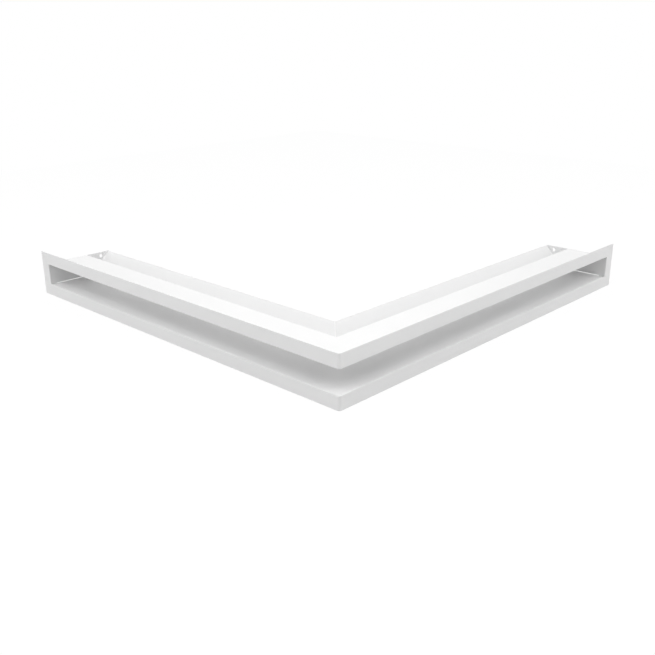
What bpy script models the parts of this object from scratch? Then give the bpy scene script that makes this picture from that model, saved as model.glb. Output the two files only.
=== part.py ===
# A corner vent grille for a fireplace casing: a folded steel frame with one slot running round
# its outside corner, and behind the slot a sheet-metal duct that turns the warm air forwards.
#
# Lengths are in metres. The outside corner of the frame points to -X and -Y, one arm runs
# along +X and the other along +Y, and the frame stands on its lower edge at z = 0.
# Along an arm, run is counted from the outside corner and depth from the front face.

import math

import bmesh
import bpy
from mathutils import Vector

# Frame
arm_length = 0.560        # outside corner to the end of an arm, the same on both arms
frame_height = 0.060
border = 0.016            # metal left round the slot, on all four sides
sheet = 0.0012            # steel sheet of every piece
corner_radius = 0.0024    # inside radius of the frame's upright fold

# Duct
top_depth = 0.0595        # front face to the rear edge of the top plate
body_depth = 0.0935       # front face to the upper edge of the back walls
wall_angle = math.radians(45)
floor_drop = 0.0009       # the floor lies this far under the slot's lower edge
foot_width = 0.012        # flat foot of a back wall, under the floor plate
mitre_gap = 0.0005        # open joint where the two back walls meet

# Folds and joints
fold_radius = 0.0012      # inside radius of every fold in the duct
flange_margin = 0.003     # free edge of a weld flange to the edge of the frame
relief_width = 0.0004     # cut beside a flange at the outside corner, up to the fold
tip_neck = 0.0025         # fold line of the other arm to that cut
seat_gap = 0.0003         # clearance between two pieces that are welded together
fold_steps = 6            # flat facets in a quarter turn
wall_steps = 4            # flat facets in the fold of a back wall

# End plates
slit_margin = 0.0088      # from the front face, and from the floor's rear edge, to the slit
hole_diameter = 0.0048
hole_setback = 0.0118     # hole to the upper edge of the back wall, along the depth
hole_drop = 0.0052        # hole to the upper edge of the end plate
hole_sides = 32

# Levels and lines that follow from the sizes above
slot_bottom = border
slot_top = frame_height - border
plate_front = sheet + seat_gap                    # front of whatever seats on the frame
outer_fold = fold_radius + sheet                  # outside radius of a fold in the duct
fold_line = plate_front + outer_fold              # where a plate leaves its front fold
tip_side = fold_line + tip_neck
flange_start = tip_side + relief_width
arm_end = arm_length - border                     # run of the slot's far end
plate_end = arm_end - seat_gap                    # end of what seats between the end plates
floor_end = arm_end + sheet                       # the floor runs on under the end plates
top_level = slot_top + sheet                      # upper side of the top plate
floor_level = slot_bottom - floor_drop            # upper side of the floor plate
foot_level = floor_level - sheet - seat_gap       # upper side of the back wall's foot
wall_rise = top_level - foot_level
wall_root = body_depth - wall_rise / math.tan(wall_angle)
fold_reach = fold_radius * math.tan(wall_angle / 2)
floor_depth = wall_root - fold_reach              # the floor stops where the wall's fold starts
wall_offset = sheet / math.sin(wall_angle)        # level distance through the slanted wall

corner = -arm_length / 2


def right_arm(run, depth, height):
    """A point of the arm that runs along +X."""
    return Vector((corner + run, corner + depth, height))


def left_arm(run, depth, height):
    """The same point on the arm that runs along +Y."""
    return Vector((corner + depth, corner + run, height))


def powder_coat(name, colour, roughness):
    """White powder coat over steel, one material for each piece."""
    material = bpy.data.materials.new(name)
    material.use_nodes = True
    shader = material.node_tree.nodes["Principled BSDF"]
    shader.inputs["Base Color"].default_value = (*colour, 1)
    shader.inputs["Roughness"].default_value = roughness
    shader.inputs["Metallic"].default_value = 0
    return material


def arc(centre, radius, start, end, steps):
    """Points on an arc in a plane, from one angle to another."""
    turn = (end - start) / steps
    return [
        (
            centre[0] + radius * math.cos(start + turn * step),
            centre[1] + radius * math.sin(start + turn * step),
        )
        for step in range(steps + 1)
    ]


def folded_strip(place, profile, starts, ends):
    """Faces of a folded profile of (depth, height) points, each drawn out along its arm."""
    rows = [
        (place(start, *point), place(end, *point))
        for point, start, end in zip(profile, starts, ends)
    ]
    return [[low[0], low[1], high[1], high[0]] for low, high in zip(rows, rows[1:])]


def mesh_object(name, shape, parent, material):
    """Turns a finished bmesh into an object of the grille."""
    mesh = bpy.data.meshes.new(name)
    shape.to_mesh(mesh)
    shape.free()
    mesh.materials.append(material)
    piece = bpy.data.objects.new(name, mesh)
    piece.parent = parent
    bpy.context.collection.objects.link(piece)
    return piece


def sheet_piece(name, faces, metal_side, parent, material):
    """Joins the faces of one folded sheet and gives it its thickness.

    The faces are one skin of the sheet. The metal lies on the side of the first face that
    metal_side points to.
    """
    shape = bmesh.new()
    for face in faces:
        shape.faces.new([shape.verts.new(point) for point in face])
    bmesh.ops.remove_doubles(shape, verts=shape.verts, dist=1e-6)
    bmesh.ops.recalc_face_normals(shape, faces=shape.faces)
    shape.faces.ensure_lookup_table()
    if shape.faces[0].normal.dot(Vector(metal_side)) < 0:
        bmesh.ops.reverse_faces(shape, faces=shape.faces)
    piece = mesh_object(name, shape, parent, material)
    thickness = piece.modifiers.new("Sheet", "SOLIDIFY")
    thickness.thickness = sheet
    thickness.offset = 1
    thickness.use_even_offset = True
    return piece


def add_front_frame(parent, material):
    """One blank with the slot cut out, folded square round the outside corner."""
    bend = corner_radius + sheet
    path = [(arm_length, 0), (arm_end, 0)]
    path += arc((bend, bend), bend, -math.pi / 2, -math.pi, fold_steps + 2)
    path += [(0, arm_end), (0, arm_length)]
    levels = [0, slot_bottom, slot_top, frame_height]
    faces = []
    for column, (near, far) in enumerate(zip(path, path[1:])):
        at_an_end = column in (0, len(path) - 2)
        for row, (low, high) in enumerate(zip(levels, levels[1:])):
            if row == 1 and not at_an_end:
                continue
            faces.append(
                [
                    right_arm(*near, low),
                    right_arm(*far, low),
                    right_arm(*far, high),
                    right_arm(*near, high),
                ]
            )
    return sheet_piece("front_frame", faces, (0, 1, 0), parent, material)


def corner_outline(rear_depth, far_end):
    """Half of an L-shaped plate, from the rear corner round the far end to the outer tip.

    The front edge stops at the fold line where a flange is folded off it. Beside the outside
    corner a narrow cut frees the flange from a tip that reaches into the frame's own fold.
    """
    tip_radius = corner_radius - seat_gap
    tip_centre = sheet + corner_radius
    half_tip = arc((tip_centre, tip_centre), tip_radius, -math.pi / 2, -3 * math.pi / 4, 3)
    return [
        (rear_depth, rear_depth),
        (far_end, rear_depth),
        (far_end, fold_line),
        (flange_start, fold_line),
        (tip_side, fold_line),
        (tip_side, plate_front),
        *half_tip,
    ]


def corner_plate(name, level, rear_depth, far_end, flange, metal_side, parent, material):
    """An L-shaped plate with a weld flange folded off the front of each arm."""
    half = corner_outline(rear_depth, far_end)
    mirrored = [(depth, run) for run, depth in reversed(half[1:-1])]
    outline = [right_arm(run, depth, level) for run, depth in half + mirrored]
    faces = [outline]
    for place in (right_arm, left_arm):
        count = len(flange)
        faces += folded_strip(place, flange, [flange_start] * count, [far_end] * count)
    return sheet_piece(name, faces, metal_side, parent, material)


def add_top_plate(parent, material):
    """The level roof of the duct. Its flanges stand up behind the frame's upper border."""
    quarter = arc(
        (fold_line, slot_top + outer_fold), outer_fold, -math.pi / 2, -math.pi, fold_steps
    )
    flange = quarter + [(plate_front, frame_height - flange_margin)]
    return corner_plate(
        "top_plate", slot_top, top_depth, plate_end, flange, (0, 0, 1), parent, material
    )


def add_floor_plate(parent, material):
    """The level floor of the duct. Its flanges hang behind the frame's lower border."""
    quarter = arc(
        (fold_line, floor_level - outer_fold), outer_fold, math.pi / 2, math.pi, fold_steps
    )
    flange = quarter + [(plate_front, flange_margin)]
    return corner_plate(
        "floor_plate", floor_level, floor_depth, floor_end, flange, (0, 0, -1), parent, material
    )


def wall_skin(radius, offset):
    """One side of the back wall's sheet as (depth, height) points, from foot to upper edge."""
    bend_centre = (floor_depth, foot_level + fold_radius)
    fold = arc(bend_centre, radius, -math.pi / 2, wall_angle - math.pi / 2, wall_steps)
    foot = (floor_depth - foot_width, foot_level - offset)
    edge = (
        body_depth + offset * math.sin(wall_angle),
        top_level - offset * math.cos(wall_angle),
    )
    return [foot, *fold, edge]


def add_back_wall(side, place, parent, material):
    """A slanted wall that turns the air forwards, on a foot welded under the floor plate.

    At the inner corner the sheet is cut to a mitre in the upright plane between the two arms.
    """
    outline = wall_skin(fold_radius, 0)
    outline += reversed(wall_skin(fold_radius + sheet, sheet))
    start = mitre_gap / math.sqrt(2)
    shape = bmesh.new()
    near = [shape.verts.new(place(depth + start, depth, height)) for depth, height in outline]
    far = [shape.verts.new(place(plate_end, depth, height)) for depth, height in outline]
    shape.faces.new(near)
    shape.faces.new(far)
    for this in range(len(outline)):
        shape.faces.new([near[this - 1], near[this], far[this], far[this - 1]])
    bmesh.ops.recalc_face_normals(shape, faces=shape.faces)
    return mesh_object(side + "_back_wall", shape, parent, material)


def add_end_plate(side, place, parent, material):
    """Closes one end of the duct. It stands on the floor, with a slit left open under it."""
    foot = floor_level + seat_gap
    rear_foot = wall_root + wall_offset + (foot - foot_level) / math.tan(wall_angle)
    outline = [
        (plate_front, foot),
        (slit_margin, foot),
        (slit_margin, slot_bottom),
        (floor_depth - slit_margin, slot_bottom),
        (floor_depth - slit_margin, foot),
        (rear_foot, foot),
        (body_depth + wall_offset, top_level),
        (plate_front, top_level),
    ]
    faces = [[place(arm_end, depth, height) for depth, height in outline]]
    outwards = place(1, 0, 0) - place(0, 0, 0)
    plate = sheet_piece(side + "_end_plate", faces, outwards, parent, material)
    drill_hole(plate, place, outwards)
    return plate


def drill_hole(plate, place, outwards):
    """Cuts the round screw hole through an end plate."""
    bpy.ops.mesh.primitive_cylinder_add(
        vertices=hole_sides,
        radius=hole_diameter / 2,
        depth=6 * sheet,
        location=place(arm_end + sheet / 2, body_depth - hole_setback, top_level - hole_drop),
        rotation=outwards.to_track_quat("Z", "Y").to_euler(),
    )
    drill = bpy.context.object
    drill.name = plate.name + "_drill"
    drill.hide_render = True
    drill.display_type = "WIRE"
    cut = plate.modifiers.new("Screw hole", "BOOLEAN")
    cut.object = drill
    cut.operation = "DIFFERENCE"
    cut.solver = "EXACT"


def main():
    for thing in list(bpy.data.objects):
        bpy.data.objects.remove(thing)
    grille = bpy.data.objects.new("corner_vent_grille", None)
    bpy.context.collection.objects.link(grille)
    frame_coat = powder_coat("frame_coat", (0.77, 0.77, 0.77), 0.42)
    duct_coat = powder_coat("duct_coat", (0.77, 0.77, 0.77), 0.47)
    add_front_frame(grille, frame_coat)
    add_top_plate(grille, duct_coat)
    add_floor_plate(grille, duct_coat)
    for side, place in (("left", left_arm), ("right", right_arm)):
        add_back_wall(side, place, grille, duct_coat)
        add_end_plate(side, place, grille, duct_coat)


main()
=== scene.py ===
# Corner vent grille for a fireplace casing: fine sheet metal, welds and powder coat over the plain solids.
# Lengths are in metres. The outside corner points to -X and -Y, the arms run along +X and +Y.
import math

import bmesh
import bpy
from mathutils import Matrix, Vector


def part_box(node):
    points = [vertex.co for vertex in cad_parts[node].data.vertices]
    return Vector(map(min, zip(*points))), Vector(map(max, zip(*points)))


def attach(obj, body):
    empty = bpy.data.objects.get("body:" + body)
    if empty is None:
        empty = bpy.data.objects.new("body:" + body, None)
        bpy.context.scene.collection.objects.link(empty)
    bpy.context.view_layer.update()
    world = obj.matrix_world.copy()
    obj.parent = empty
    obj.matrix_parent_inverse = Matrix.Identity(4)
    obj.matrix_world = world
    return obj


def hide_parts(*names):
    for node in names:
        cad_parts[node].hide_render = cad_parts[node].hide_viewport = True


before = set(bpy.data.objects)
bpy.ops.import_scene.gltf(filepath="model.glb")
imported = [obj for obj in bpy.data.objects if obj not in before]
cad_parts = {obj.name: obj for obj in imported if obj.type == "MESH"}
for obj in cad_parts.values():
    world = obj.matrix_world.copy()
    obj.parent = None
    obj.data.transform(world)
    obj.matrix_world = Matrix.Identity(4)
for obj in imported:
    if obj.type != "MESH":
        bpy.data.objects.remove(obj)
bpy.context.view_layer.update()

print("frame loaded:", len(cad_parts), "nodes")

scene = bpy.context.scene
scene.view_settings.view_transform = "Standard"

# Places that every piece shares. Run is counted from the outside corner along an arm, depth from its face.
frameLow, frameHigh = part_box("front_frame")
corner = frameLow.x
armLength = frameHigh.x - frameLow.x
frameHeight = frameHigh.z - frameLow.z
steel = {
    "sheet": 0.0012,
    "seatGap": 0.0003,        # clearance between welded pieces, as in the frame
    "insideFold": 0.0012,     # inside radius of a fold in the duct
    "foldSteps": 14,          # facets in a quarter turn
    "edgeRadius": 0.00022,    # what powder coat leaves of a cut edge
    "edgeSteps": 3,
    "edgeAngle": math.radians(40),
    "mergeDistance": 1e-6,
}
sheet = steel["sheet"]
plateFront = sheet + steel["seatGap"]
outerFold = steel["insideFold"] + sheet
foldLine = plateFront + outerFold


def rightArm(run, depth, height):
    return Vector((corner + run, corner + depth, height))


def leftArm(run, depth, height):
    return Vector((corner + depth, corner + run, height))


arms = {"right": rightArm, "left": leftArm}


# Camera, where the photograph was taken from

photoView = {
    "place": (-0.81233, -0.77707, 0.35302),
    "yaw": 43.89,             # degrees from +X, turning to +Y
    "pitch": 20.09,           # degrees down
    "roll": 0.47,
    "lens": 45.93,            # millimetres
    "sensor": 36,             # width in millimetres
}


def heading(turn, rise):
    return Vector((math.cos(turn) * math.cos(rise), math.sin(turn) * math.cos(rise), math.sin(rise)))


def addCamera(view):
    yaw, pitch, roll = (math.radians(view[key]) for key in ("yaw", "pitch", "roll"))
    ahead = heading(yaw, -pitch)
    level = Vector((math.sin(yaw), -math.cos(yaw), 0))
    down = ahead.cross(level)
    right = level * math.cos(roll) + down * math.sin(roll)
    below = down * math.cos(roll) - level * math.sin(roll)
    lens = bpy.data.cameras.new("photoCamera")
    lens.lens = view["lens"]
    lens.sensor_width = view["sensor"]
    lens.sensor_fit = "HORIZONTAL"
    lens.clip_start = 0.01
    camera = bpy.data.objects.new("photoCamera", lens)
    turn = Matrix((right, -below, -ahead)).transposed().to_4x4()
    camera.matrix_world = Matrix.Translation(view["place"]) @ turn
    scene.collection.objects.link(camera)
    scene.camera = camera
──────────
Only the lines from the one containing "add_top_plate(grille, duct_coat)" through the one containing "obj.matrix_parent_inverse = Matrix.Identity(4)" are to be reproduced, exactly as they appear.

    add_top_plate(grille, duct_coat)
    add_floor_plate(grille, duct_coat)
    for side, place in (("left", left_arm), ("right", right_arm)):
        add_back_wall(side, place, grille, duct_coat)
        add_end_plate(side, place, grille, duct_coat)


main()
=== scene.py ===
# Corner vent grille for a fireplace casing: fine sheet metal, welds and powder coat over the plain solids.
# Lengths are in metres. The outside corner points to -X and -Y, the arms run along +X and +Y.
import math

import bmesh
import bpy
from mathutils import Matrix, Vector


def part_box(node):
    points = [vertex.co for vertex in cad_parts[node].data.vertices]
    return Vector(map(min, zip(*points))), Vector(map(max, zip(*points)))


def attach(obj, body):
    empty = bpy.data.objects.get("body:" + body)
    if empty is None:
        empty = bpy.data.objects.new("body:" + body, None)
        bpy.context.scene.collection.objects.link(empty)
    bpy.context.view_layer.update()
    world = obj.matrix_world.copy()
    obj.parent = empty
    obj.matrix_parent_inverse = Matrix.Identity(4)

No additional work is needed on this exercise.